Emily Lakdawalla • Sep 09, 2015
Dawn Ceres image bonanza: Grab your 3D glasses!
All the time that I've been distracted by the New Horizons mission at Pluto, the other dwarf planet mission has been steadily, methodically sharing dozens of images of brand-new sights of a previously unexplored icy world. I'm talking about the Dawn mission to Ceres, of course, and for the last couple of days I've been making up for lost time, completely buried in the Dawn Ceres images that have been released over the last few months in NASA's Planetary Photojournal.
Lately, they have begun to release images taken from their High-Altitude Mapping Orbit (HAMO), just 1470 kilometers above the surface of Ceres. These images are super cool but because I haven't been paying close attention to the mission (distracted by Pluto!) I found it difficult to orient myself and understand the scale of the features. So, like any good geologist, I made a context map.
I began with this great map of Ceres that includes labels for the first craters to be named:
Named craters on this map include (from largest to smallest): Kerwan (284 km), Yalode (271 km), Urvara (163 km), Conirarya (136 km), Zadeni (129 km), Dantu (125 km), Ezinu (120 km), Kirnis (115 km), Occator (92 km), Toharu (88 km), Gaue (84 km), Nawish (79 km), Fejokoo (70 km), Rongo (68 km), Sintana (61 km), Asari (52 km), Haulani (32 km), and Kait (0.4 km). Tiny Kait marks Ceres' prime meridian.
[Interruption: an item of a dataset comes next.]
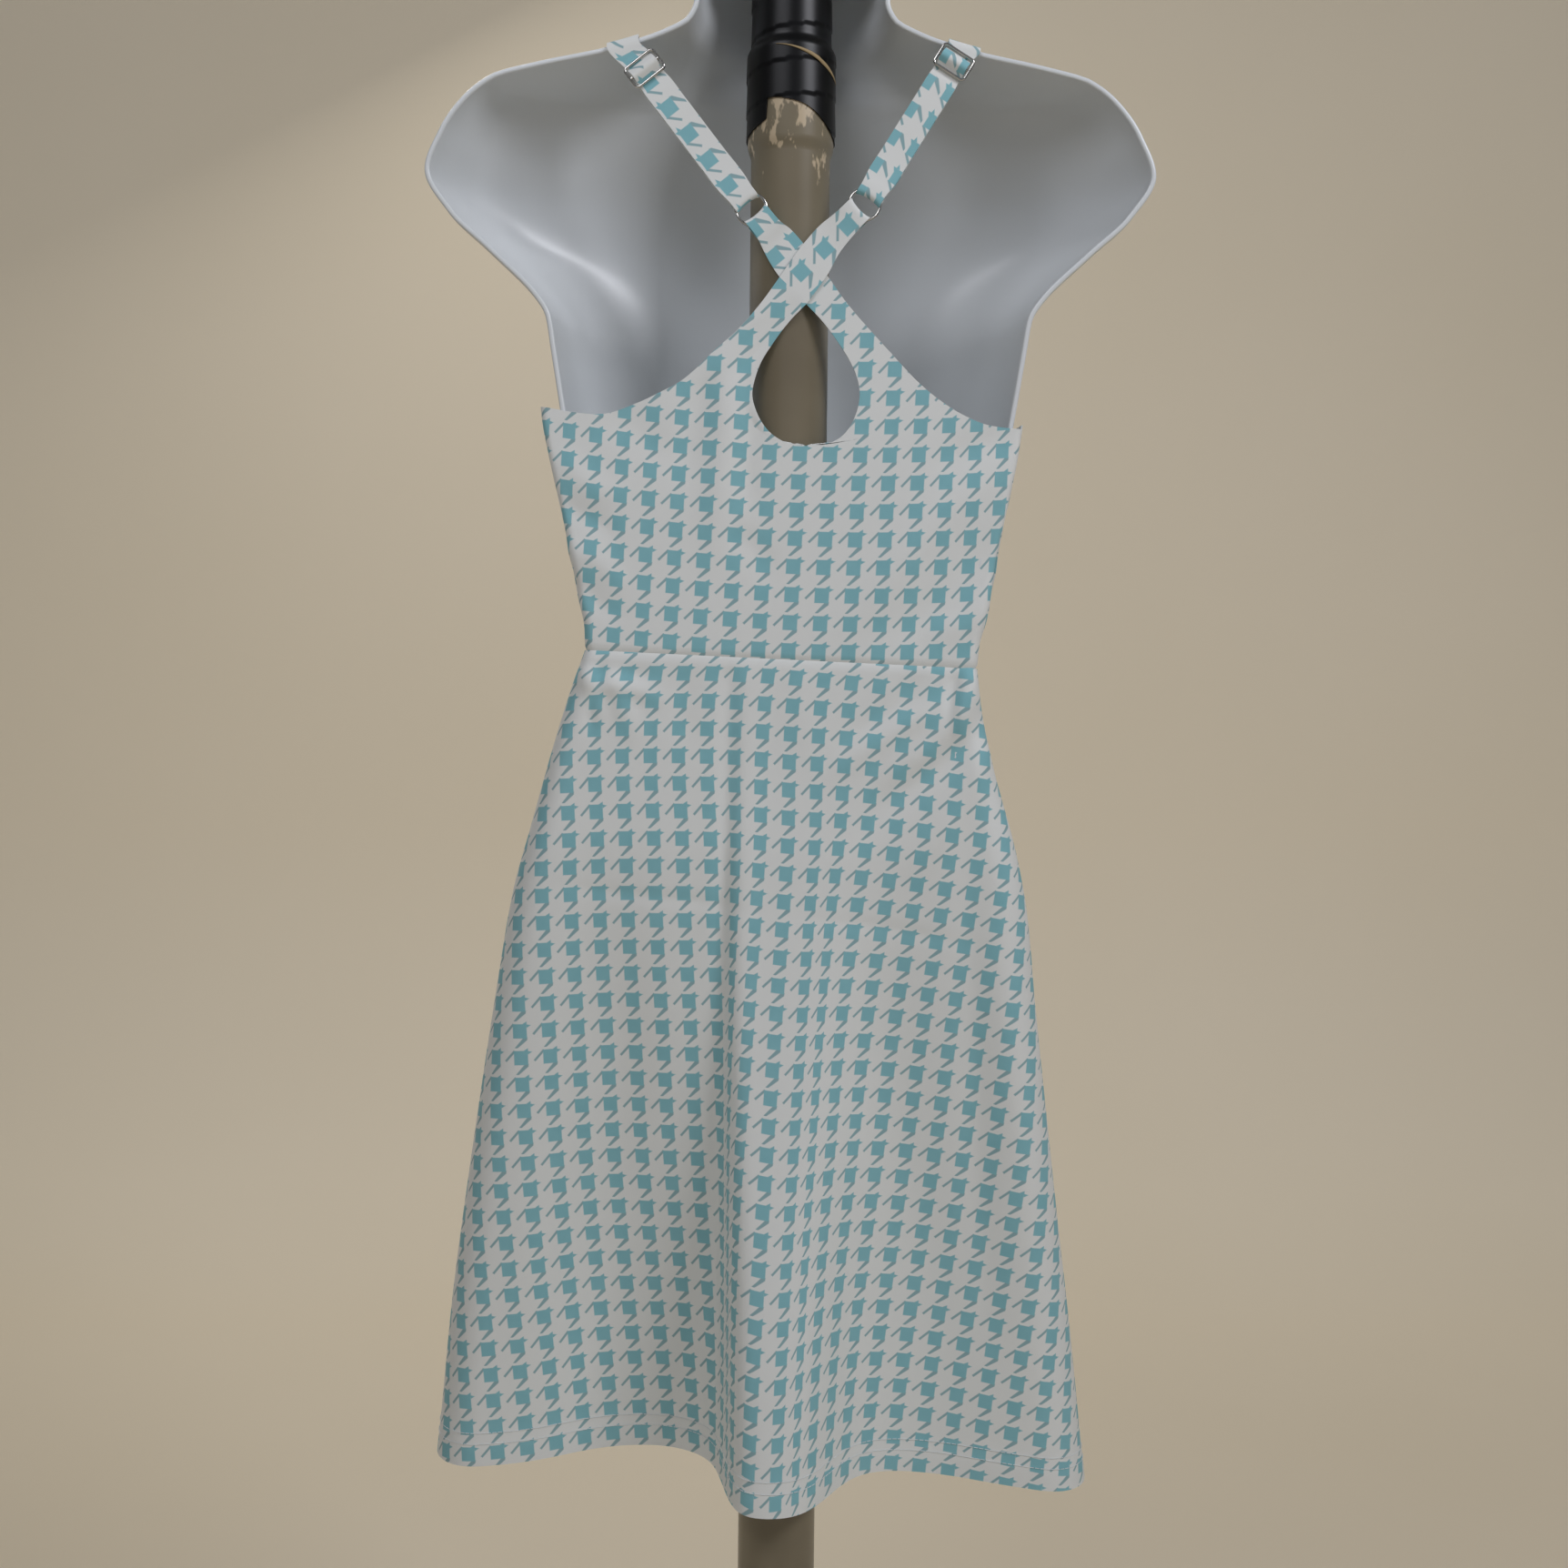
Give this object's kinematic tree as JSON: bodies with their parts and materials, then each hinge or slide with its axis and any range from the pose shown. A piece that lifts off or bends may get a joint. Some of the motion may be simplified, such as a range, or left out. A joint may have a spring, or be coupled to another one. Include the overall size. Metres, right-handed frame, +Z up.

Next, I looked at the more than 50 Survey Orbit images that have been released to date, and located their positions on the map. Now, if I were a Dawn researcher, I would have had access to mapping and geographic projection tools that could have automatically produced these footprints. I don't have access to either those tools or the necessary geometric information about image pointing, and anyway I don't need to be so accurate; I just need a pretty good location for the footprints so that I can identify which images overlap a feature that I'm interested in. So I just drew all the footprints as quadrilaterals. They're not perfectly accurate, but it's close enough for my needs. Once I had the Survey Orbit images located, I could dive in and locate the smaller footprints of the HAMO images -- with a lot of help from a similar map already produced by user "ZLD" at unmannedspaceflight.com. Et voilà:
While I was going through the images to make the map, I made lots of notes on Ceres' fascinating craters and other features. That discussion will have to wait for a later post. But one thing that this map enabled me to do more quickly was to identify locations that had been imaged twice from slightly different angles, allowing me to assemble 3D views. So grab your 3D glasses or cross your eyes or click the flicker-gif links and enjoy Ceres in 3D!
First, one of Ceres' splashier craters, Haulani:
Here's another, as yet unnamed and much smaller splashy crater:
Urvara crater has quickly become one of my favorite regions on Ceres:
But the spot with the best story to tell is this one, first noticed by some sharp-eyed folks at unmannedspaceflight.com, in the same images that contained the little unnamed splashy crater. In 3D you can really see the steepness of the crater wall, and the long runout of the landslide into the strangely hexagonal crater. (Ceres has a lot of those hexagonal craters.)
Now that I have my bearings on Ceres, I'll write more later about its strange landforms!